804 Views Asked by At

How can I read a sparse matrix that I have saved with Python as a *.npz file in R? I already came across two answers* on Stackoverflow but neither seems to do the job in my case.

The data set was created with Python from a Pandas data frame via:

scipy.sparse.save_npz(
     "data.npz",
     scipy.sparse.csr_matrix(DataFrame.values)
     )

It seems like the first steps for importing the data set in R are as follows.

library(reticulate)
np = import("numpy")
npz1 <- np$load("data.npz")

However, this does not yield a data frame yet.

*1 Load sparce NumPy matrix into R

*2 Reading .npz files from R

1

There are 1 best solutions below

0
NoIdea On

I cannot access your dataset, so I can only speak from experience.
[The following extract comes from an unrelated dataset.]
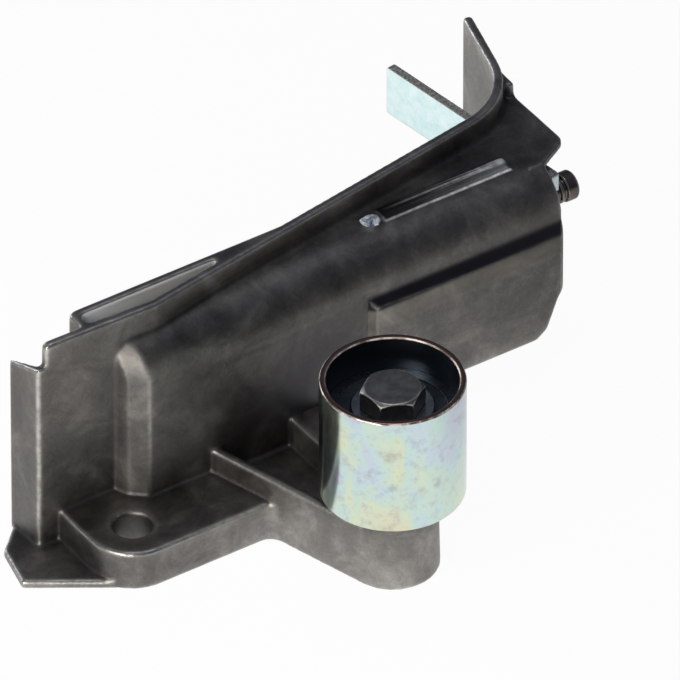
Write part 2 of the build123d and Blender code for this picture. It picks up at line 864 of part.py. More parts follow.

When I try loading a sparse CSR matrix with numpy, it does not work ; the class of the object is numpy.lib.npyio.NpzFile, which I can't use in R.

The way I found to import the matrix into an R object, as has been said in a post you've linked, is to use scipy.sparse.

library(reticulate)
scipy_sparse = import("scipy.sparse")
csr_matrix = scipy_sparse$load_npz("path_to_your_file")

csr_matrix, which was a scipy.sparse.csr_matrix object in Python (Compressed Sparse Row matrix), is automatically converted into a dgRMatrix from the R package Matrix. Note that if you had used scipy.sparse.csc_matrix in Python, you would get a dgCMatrix (Compressed Sparse Column matrix). The actual function doing the hardwork converting the Python object into something R can use is py_to_r.scipy.sparse.csr.csr_matrix, from the reticulate package.

If you want to convert the dgRMatrix into a data frame, you can simply use

df <- as.data.frame(as.matrix(csr_matrix))

although this might not be the best thing to do memory-wise if your dataset is big.

I hope this helped!